What force is applied on a piston of area of cross-section 2 cm² to obtain a force of 150 N on the piston of area of cross-section 12 cm² in a hydraulic machine?

Answer 1

Force applied will be - 25 N

Pascal's law is states that "a pressure change at any point in a confined incompressible fluid is transmitted throughout the fluid such that the same change occurs everywhere."

Hydraulic machine works over principle of Pascal's law.

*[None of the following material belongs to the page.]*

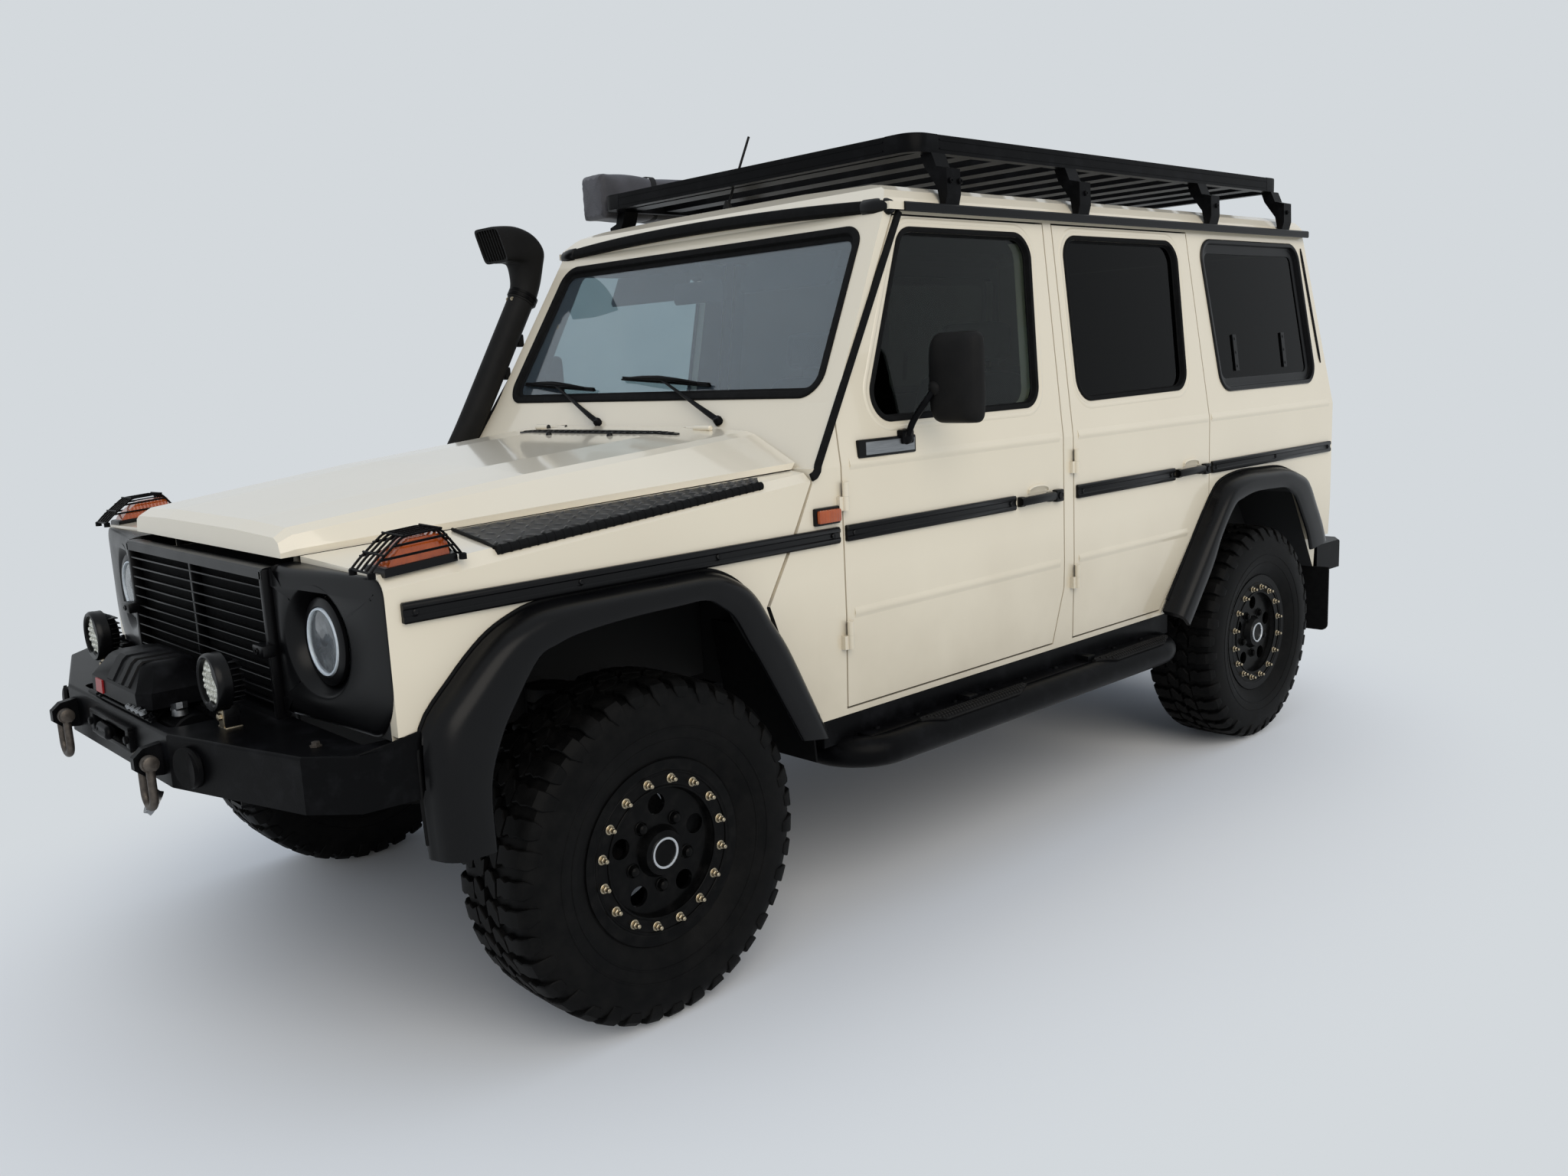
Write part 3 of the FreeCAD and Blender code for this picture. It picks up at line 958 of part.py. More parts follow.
# ---------------------------------------------------------------- roof rack
beam = rounded(box("rack_block", ("-rack_half", "rack_half"), ("rack_front_y", "rack_front_y + rack_length"),
                   ("rack_low_z", "rack_top_z")), "60", along(Z_AXIS))
hole = rounded(box("rack_hole", ("-(rack_half - rack_beam)", "rack_half - rack_beam"),
                   ("rack_front_y + rack_beam", "rack_front_y + rack_length - rack_beam"),
                   ("rack_low_z - 1", "rack_top_z + 1")), "35", along(Z_AXIS))
rack = [cut("rack_beam_ring", beam, hole)]
SLATS = 12
for i in range(SLATS):
    y = "rack_front_y + 90 + %d * (rack_length - 180 - slat_width) / %d" % (i, SLATS - 1)
    slat = box("slat_%d" % i, ("-(rack_half - rack_beam + 5)", "rack_half - rack_beam + 5"),
               (y, y + " + slat_width"), ("rack_low_z + 8", "rack_low_z + 32"))
    groove = box("slat_groove_%d" % i, ("-900", "900"), (y + " + slat_width / 2 - 6", y + " + slat_width / 2 + 6"),
                 ("rack_low_z + 24", "rack_low_z + 33"))
    rack.append(cut("slat_grooved_%d" % i, slat, groove))
leg_section = [("gutter_x + 2", "gutter_z + 20"), ("gutter_x + 20", "gutter_z + 20"),
               ("gutter_x + 28", "gutter_z + 50"), ("gutter_x + 26", "gutter_z + 118"),
               ("gutter_x - 10", "gutter_z + 128"), ("gutter_x - 26", "rack_low_z"), ("gutter_x - 66", "rack_low_z"),
               ("gutter_x - 52", "gutter_z + 130"), ("gutter_x - 8", "gutter_z + 70")]
for i, y in enumerate(("rack_front_y + 75", "rack_front_y + rack_length * 0.333", "rack_front_y + rack_length * 0.71",
                       "rack_front_y + rack_length - 70")):
    leg = prism("rack_leg_%d" % i, "cross", leg_section, y, y + " + 60")
    rack += [leg, mirrored(leg)]
node("roof_rack", join("roof_rack", *rack))
awning = prism("awning", "cross", [
    ("-rack_half - 1", "rack_low_z"), ("-rack_half - 1", "rack_low_z + 104"), ("-rack_half - 22", "rack_low_z + 142"),
    ("-rack_half - 140", "rack_low_z + 148"), ("-rack_half - 148", "rack_low_z + 104"),
    ("-rack_half - 122", "rack_low_z - 21"), ("-rack_half - 62", "rack_low_z - 24"),
    ("-rack_half - 14", "rack_low_z - 8")], "rack_front_y + 10", "rack_front_y + rack_length - 125")
node("awning_bag", rounded(awning, "14", along(Y_AXIS)))
whip = rod("antenna_whip", "z", "-60", "rack_front_y + 10", "gutter_z + 108", "4", "245")
whip.Placement = Placement(Vector(-60, 0, 0), Rotation(X_AXIS, -25.5))
put(whip, "-60", "rack_front_y + 10", "gutter_z + 108")
node("antenna", join("antenna", cone("antenna_base", "z", "-60", "rack_front_y + 10", "gutter_z + 96", "18", "8",
                                     "30"), whip))

# ---------------------------------------------------------------- snorkel
pipe = rounded(prism("snorkel_pipe", "side", [
    ("515", "1277"), ("793", "gutter_z - 117"), ("800", "gutter_z - 5"), ("936", "gutter_z - 5"),
    ("901", "gutter_z - 117"), ("608", "1250")], "-side_x - 44", "-side_x + 41"), "16", lambda edge: (
        abs(edge.CenterOfMass.x + num("side_x + 44")) < 0.1 and 1300 < edge.CenterOfMass.z < num("gutter_z - 20")))
foot = rounded(prism("snorkel_foot", "side", [
    ("330", "1060"), ("330", "1140"), ("515", "1277"), ("608", "1262"), ("590", "1225"), ("520", "1060")],
    "-side_x - 44", "-side_x"), "16", lambda edge: (
        abs(edge.CenterOfMass.x + num("side_x + 44")) < 0.1 and edge.CenterOfMass.z < 1240))
head = rounded(prism("snorkel_head", "side", [
    ("722", "gutter_z - 8"), ("708", "gutter_z + 112"), ("801", "gutter_z + 121"), ("944", "gutter_z + 76"),
    ("936", "gutter_z - 8")], "-side_x - 76", "-side_x + 76"), "12", lambda edge: edge.CenterOfMass.y > 740)
mouth = box("snorkel_mouth", ("-side_x - 64", "-side_x + 64"), ("700", "740"), ("gutter_z + 4", "gutter_z + 100"))
fins = [box("snorkel_fin_%d" % i, ("-side_x - 66 + %d" % (i * 24), "-side_x - 60 + %d" % (i * 24)), ("716", "748"),
            ("gutter_z + 2", "gutter_z + 102")) for i in range(1, 5)]
clear = prism("snorkel_clearance", "side", [
    ("body_front_y", "1150"), ("body_front_y", "high_crease_z - 3"), ("body_front_y + 10", "high_crease_z + 4"),
    ("body_front_y + 112", "high_crease_z + 162"), ("body_front_y + 394", "gutter_z + 5"),
    ("body_front_y + 540", "gutter_z + 5"), ("body_front_y + 540", "1150")], "-side_x - 1", "0")
snorkel = cut("snorkel_cleared", join("snorkel_whole", pipe, foot, cut("snorkel_head_open", head, mouth), *fins),
              clear)
node("snorkel", snorkel)

# ---------------------------------------------------------------- mirrors
arm_y = "front_door_front_y + 249"
shell = rounded(prism("mirror_shell", "plan", [
    ("side_x + 25", "955 + 30"), ("side_x + 60", "955"), ("side_x + 170", "955"), ("side_x + 204", "955 + 30"),
    ("side_x + 204", "1000"), ("side_x + 190", "1012"), ("side_x + 40", "1012"), ("side_x + 25", "1000")],
    "high_crease_z + 87", "high_crease_z + 327"), "16", lambda edge: not along(Z_AXIS)(edge)
    and edge.CenterOfMass.y < 1002)
glass_recess = box("mirror_glass_recess", ("side_x + 37", "side_x + 192"), ("1008", "1020"),
                   ("high_crease_z + 100", "high_crease_z + 314"))
arm_low = doc.addObject("Part::Cylinder", "mirror_arm")
arm_low.Radius, arm_low.Height = 9, 165
arm_low.Placement = Placement(Vector(), Rotation(Z_AXIS, Vector(75, 50, 140)))
put(arm_low, "side_x + 3", arm_y, "high_crease_z + 60")
base = cut("mirror_foot", box("mirror_foot_block", ("side_x - 30", "side_x + 14"), (arm_y + " - 24", arm_y + " + 24"),
                              ("high_crease_z + 38", "high_crease_z + 78")), flank_skin)
mirror_left = join("mirror_left", base, arm_low, cut("mirror_shell_cupped", shell, glass_recess))
node("mirror_left", mirror_left)
node("mirror_right", mirrored(mirror_left))

# ---------------------------------------------------------------- seats and dashboard
seat_side = [("0", "floor_top"), ("0", "floor_top + 300"), ("60", "floor_top + 340"), ("460", "floor_top + 320"),
             ("580", "floor_top + 780"), ("570", "floor_top + 900"), ("610", "floor_top + 960"),
             ("690", "floor_top + 950"), ("690", "floor_top + 820"), ("560", "floor_top + 260"),
             ("530", "floor_top")]
seat = rounded(prism("front_seat", "side", [("1180 + " + y, z) for y, z in seat_side], "130", "620"), "25",
               lambda edge: along(X_AXIS)(edge) and edge.CenterOfMass.z > num("floor_top + 100"))
bench = rounded(prism("rear_bench", "side", [("rear_door_front_y + 377 + " + y, z) for y, z in seat_side],
                      "-560", "560"), "25", lambda edge: along(X_AXIS)(edge) and
                edge.CenterOfMass.z > num("floor_top + 100"))
node("seats", group("seats", seat, mirrored(seat), bench))
dash = rounded(prism("dashboard_block", "side", [
    ("body_front_y + 30", "950"), ("body_front_y + 30", "high_crease_z - 75"), ("body_front_y + 67", "high_crease_z + 4"),
    ("body_front_y + 80", "high_crease_z + 20"), ("body_front_y + 300", "high_crease_z"),
    ("body_front_y + 320", "high_crease_z - 125"), ("body_front_y + 220", "950")], "-(side_x - 71)", "side_x - 71"),
    "20", lambda edge: along(X_AXIS)(edge) and edge.CenterOfMass.y > num("body_front_y + 250"))
wheel = doc.addObject("Part::Torus", "steering_rim")
wheel.Radius1, wheel.Radius2 = 190, 14
rake = Vector(0, 0.85, 0.5)
wheel.Placement = Placement(Vector(370, 1010, 1190), Rotation(Z_AXIS, rake))
column = doc.addObject("Part::Cylinder", "steering_column")
column.Radius, column.Height = 22, 190
column.Placement = Placement(Vector(370, 860, 1105), Rotation(Z_AXIS, rake))
spoke = doc.addObject("Part::Box", "steering_spoke")
spoke.Length, spoke.Width, spoke.Height = 380, 20, 20
spoke.Placement = Placement(Vector(180, 1010, 1190), Rotation(X_AXIS, -30)) * Placement(Vector(0, -10, -10), Rotation())
node("dashboard", join("dashboard", dash, column, wheel, spoke))

# ---------------------------------------------------------------- checks and export
doc.recompute()
for thing in doc.Objects:
    if "Invalid" in thing.State or "Error" in thing.State:
        raise RuntimeError("%s did not build" % thing.Name)
os.makedirs("parts", exist_ok=True)
for piece in nodes:
    if piece.Shape.isNull() or not piece.Shape.isValid() or not piece.Shape.Solids:
        raise RuntimeError("%s has no valid shape" % piece.Label)
    piece.Shape.exportStep("parts/%s.step" % piece.Label)
    print(piece.Label, len(piece.Shape.Solids), round(piece.Shape.Volume / 1e6, 2))
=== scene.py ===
import random
from math import copysign, cos, exp, hypot, pi, radians, sin, sqrt, tan

import bmesh
import bpy
from mathutils import Matrix, Vector, geometry
from mathutils.bvhtree import BVHTree


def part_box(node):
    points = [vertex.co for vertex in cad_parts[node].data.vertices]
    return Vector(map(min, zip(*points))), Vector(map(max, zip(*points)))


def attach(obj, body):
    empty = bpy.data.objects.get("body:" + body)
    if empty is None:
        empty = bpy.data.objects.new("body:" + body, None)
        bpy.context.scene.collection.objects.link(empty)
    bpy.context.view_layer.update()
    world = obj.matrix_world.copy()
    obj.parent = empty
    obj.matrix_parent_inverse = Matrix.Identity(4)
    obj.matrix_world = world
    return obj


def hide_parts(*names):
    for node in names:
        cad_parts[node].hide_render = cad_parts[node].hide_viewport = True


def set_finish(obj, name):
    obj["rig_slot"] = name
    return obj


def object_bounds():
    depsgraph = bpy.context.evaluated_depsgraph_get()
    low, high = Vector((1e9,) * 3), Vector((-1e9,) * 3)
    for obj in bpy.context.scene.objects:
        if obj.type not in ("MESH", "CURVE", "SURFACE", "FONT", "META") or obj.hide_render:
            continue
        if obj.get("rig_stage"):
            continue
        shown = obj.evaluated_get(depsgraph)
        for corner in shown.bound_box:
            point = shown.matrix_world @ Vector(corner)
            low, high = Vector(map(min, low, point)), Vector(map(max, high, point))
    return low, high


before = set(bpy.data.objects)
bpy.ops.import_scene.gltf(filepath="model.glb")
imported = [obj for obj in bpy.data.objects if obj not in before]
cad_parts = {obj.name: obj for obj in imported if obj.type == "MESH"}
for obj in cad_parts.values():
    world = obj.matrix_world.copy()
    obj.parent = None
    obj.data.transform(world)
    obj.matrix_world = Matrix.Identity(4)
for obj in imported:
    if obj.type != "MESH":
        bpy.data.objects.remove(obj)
cad_low, cad_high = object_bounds()
scene = bpy.context.scene
scene.view_settings.view_transform = "Standard"

# ---- studio
# A pale paper sweep under soft, nearly even light from above, a little stronger on the
# near side of the truck. Every place below is read from the CAD: the axle line is the datum.
MM = 0.001
tyre_low, tyre_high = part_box("tyre_front_left")
axle_y = (tyre_low.y + tyre_high.y) / 2
axle_z = (tyre_low.z + tyre_high.z) / 2


def place(x, y, z):
    """A point in millimetres: across from the middle, back from the front axle, up from the ground."""
    return Vector((x * MM, axle_y + y * MM, z * MM))


def mm(x, y, z):
    """A step in millimetres."""
    return Vector((x * MM, y * MM, z * MM))


def linear(code):
    """An sRGB hex colour as the linear colour that a shader takes."""
    parts = [int(code[i:i + 2], 16) / 255 for i in (1, 3, 5)]
    return [c / 12.92 if c < 0.04045 else ((c + 0.055) / 1.055) ** 2.4 for c in parts] + [1.0]


def add(tree, kind, inputs=None, **settings):
    """Adds one node to a tree, with its settings and with values, hex colours or links on its inputs."""
    new = tree.nodes.new("ShaderNode" + kind)
    for key, value in settings.items():
        setattr(new, key, value)
    for key, value in (inputs or {}).items():
        if isinstance(value, bpy.types.Node):
            value = next(outlet for outlet in value.outputs if outlet.enabled)
        if isinstance(value, bpy.types.NodeSocket):
            tree.links.new(value, new.inputs[key])
        else:
            new.inputs[key].default_value = linear(value) if isinstance(value, str) else value
    return new


PAPER = "#D4D9DD"
world = bpy.data.worlds.new("soft_white_dome")
scene.world = world
world.use_nodes = True
sky = world.node_tree
sky.nodes.clear()
up = add(sky, "SeparateXYZ", {0: add(sky, "TexCoord").outputs["Generated"]})
dome = add(sky, "ValToRGB", {0: add(sky, "MapRange", {
    "Value": up.outputs["Z"], "From Min": -1.0, "From Max": 1.0})})
dome.color_ramp.elements[0].color = linear("#7E8184")
dome.color_ramp.elements[0].position = 0.46
dome.color_ramp.elements[1].color = linear("#D9E6FA")
dome.color_ramp.elements[1].position = 0.66
ray = add(sky, "LightPath")
lamp = add(sky, "Background", {"Color": dome, "Strength": 0.9})
paper_sky = add(sky, "Background", {"Color": PAPER, "Strength": 1.0})
seen = ray.outputs["Is Camera Ray"]
for other in ("Is Transmission Ray", "Is Glossy Ray"):
    seen = add(sky, "Math", {0: seen, 1: ray.outputs[other]}, operation="MAXIMUM")
both = add(sky, "MixShader", {0: seen, 1: lamp, 2: paper_sky})
add(sky, "OutputWorld", {"Surface": both})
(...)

Thus, pressure will be equal.

Pressure is defined as the force acted on a body, perpendicular to the surface area, per unit area.

Pressure is given by the formula-

P = f/a

P denotes pressure, f denotes force and a denotes area.

Now, according to given question,

F1/A1 = F2/A2

F1 and A1 representes given values of force and area. F2 and A2 representes given value of A2 and value to be calculated of F2.

150/0.0012 = F2/0.0002

F2 = 25 N

Thus, force applied to get required result is 25N.

Answer 2

By the principle of hydraulic machine,

Pressure on smaller piston = pressure on wider piston.

.•. P1 = P2

$\frac{F1}{A1} = \frac{F2}{A2} \\ \\ \implies\frac{F1}{2 \times {10}^{ - 4} } = \frac{150}{12 \times {10}^{ - 4} } \\ \\ \implies \: F1 \: = \frac{150}{12 \times {10}^{ - 4} } \times 2 \times {10}^{ - 4} \\ \\ \implies \: F1 \: = \frac{ \cancel{150} \: \: ²⁵ }{ \cancel{12 }\times \cancel{ {10}^{ - 4} }} \times \cancel{2 }\times \cancel{{10}^{ - 4} } \\ \\ \ = 25 \: N....... \: \: \: (ans)$